Two additional chairs from the set were formerly in the collection of Mrs. C. Hallam Keep and sold as part of her estate at Parke-Bernet Galleries on October 19, 1963.2 They were purchased by Jess Pavey for $1,400, a considerable sum at the time. He sold them to Martin Fuller, a Manhattan collector. After his death, they were sold to Jonathan Trace and subsequently sold to Leigh Keno. A private collector purchased the chairs from Leigh Keno in 1996 and gave them to Stenton. They also have early laminated seat frames and one has a repair to the left ear.


One chair from this set may correspond to a side chair that appears in the oil painting, Woman on Sofa Reading Letters, by George Cochran Lambdin (American, 1830-1896). George Lambdin was the son of the well-known portrait painter James Reid Lambdin and spent his career in Philadelphia. The painting descended in the Lambdin family and is in the collection of the Schwarz Gallery, Philadelphia.


Several other related Queen Anne maple side chairs with conforming stiles, lambrequin-carved knees, shaped flat stretchers and trifid feet include one at the Art Institute of Chicago,3 one at the Henry Ford Museum,4 and one sold in these rooms, The Collection of Mr. and Mrs. Lammot Du Pont Copeland, January 19, 2002, lot 259.


Sotheby's would like to thank Laura Keim and Jay Stiefel for their assistance with the research for these chairs.


1 Laura Keim, “The Restoration of Stenton’s Yellow Lodging Room,” Incollect. November 21, 2017. The Logan high chest referenced in the inventory is in the collection of Stenton and exhibited in the yellow lodging room. See fig. 7.

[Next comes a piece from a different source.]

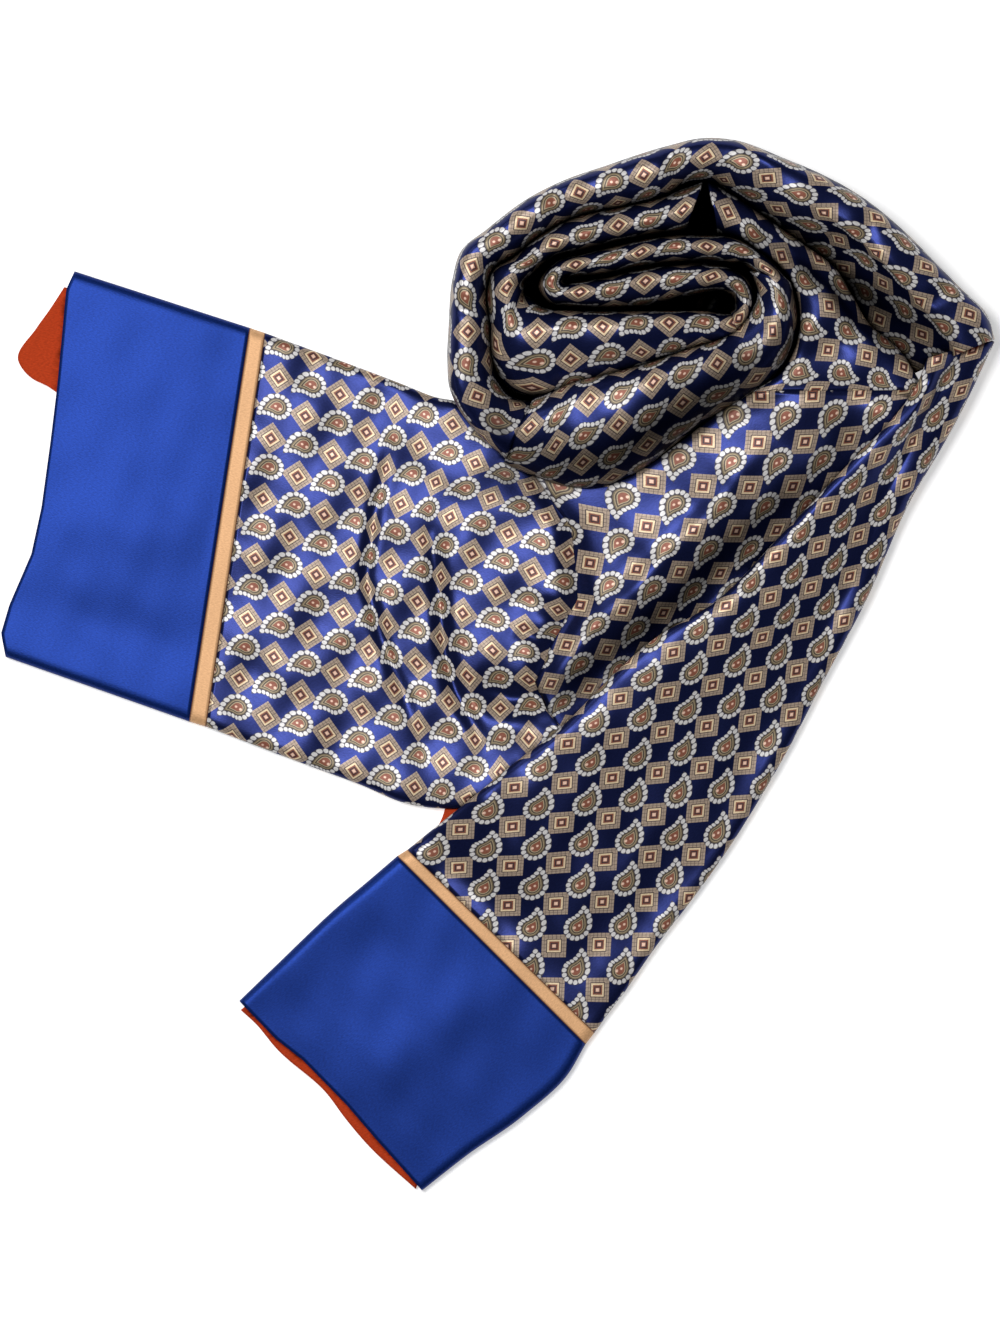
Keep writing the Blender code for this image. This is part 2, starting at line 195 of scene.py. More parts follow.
def read_rows(table, count):
    """The table as a smooth curve of rows, read at count + 1 equal steps along its middle."""
    rows = np.array(table, dtype=float) * MM
    places = (rows[:, 0:2] + rows[:, 2:4]) / 2
    steps = np.linalg.norm(np.diff(places, axis=0), axis=1)
    at = np.concatenate([[0.0], np.cumsum(steps)])
    slope = np.gradient(rows, at, axis=0)
    wanted = np.linspace(0.0, at[-1], count + 1)
    first = np.clip(np.searchsorted(at, wanted, side="right") - 1, 0, len(at) - 2)
    span = (at[first + 1] - at[first])[:, None]
    t = ((wanted - at[first]) / span[:, 0])[:, None]
    step_up = t * t * (3 - 2 * t)
    curve = (1 - step_up) * rows[first] + step_up * rows[first + 1]
    curve += t * (1 - t) ** 2 * span * slope[first]
    curve -= t * t * (1 - t) * span * slope[first + 1]
    return curve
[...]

2 The chairs were sold at Parke-Bernet Galleries, Inc., American Furniture From the Estate of the Late Margaret Williams Keep, October 19, 1963, lot 178.

3 Art Institute of Chicago, Gift of the Antiquarian Society, 1958.199.

4 Illustrated in Katharine Bryant Hagler, American Queen Anne Furniture, 1720-1755 (Dearborn, Michigan: Greenfield Village & Henry Ford Museum, 1976): 50.